Support ALCF's PrgEnv-llvm
ALCF has a (site-specific) PrgEnv-llvm (clang) for the Cray XC.
It is available on ALCF's Theta.
We should determine if it works, and consider adding to our "approved" list if it does.
This is distinct from a PrgEnv-llvm on NERSC's Cori, which is not intended for the XC/Aries nodes.
Comments (21)
-
reporter -
reporter I can run the GASNet-1 tests and Berkeley UPC suite with no problems with ALCF's PrgEnv-llvm.
However, GASNet-EX + UPCXX is getting SIGILL on multiple tests from a simple "./run-tests" in an interactive job.Next I need to investigate whether GASNet-EX is failing its own tests, having only tested GASNet-1 in depth so far.
-
reporter I have confirmed that the gasnet-tests suite passes fine with GASNet-EX and PrgEnv-llvm.

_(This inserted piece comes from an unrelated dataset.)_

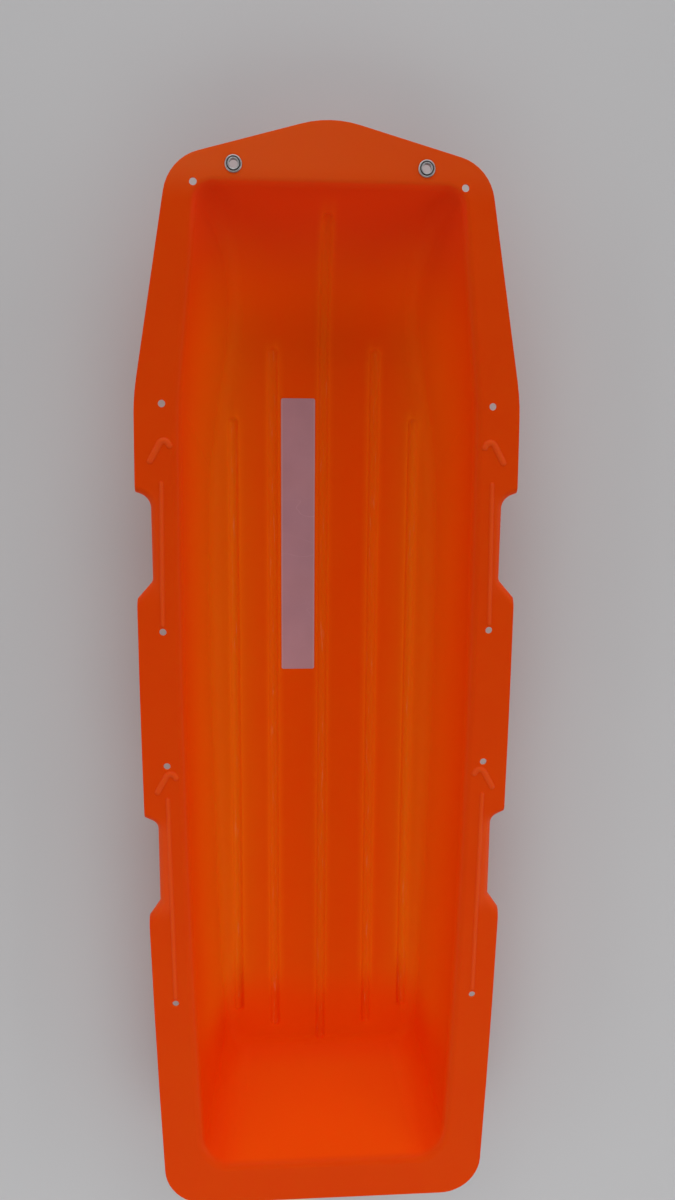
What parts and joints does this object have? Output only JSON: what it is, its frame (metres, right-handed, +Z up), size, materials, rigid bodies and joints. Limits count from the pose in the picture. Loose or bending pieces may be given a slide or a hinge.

However, the following upc++ tests are failing with a SIGILL:hello future multifile uts_threads lpc_barrier uts_omp uts_omp_ranks
I only have a backtrack from uts_omp_ranks, and it is truncated.
I will follow up with a complete report for that as time allows. -
reporter As of Jan 4, 2018 I still see SIGILL from some UPC++ tests when using PrgEnv-llvm.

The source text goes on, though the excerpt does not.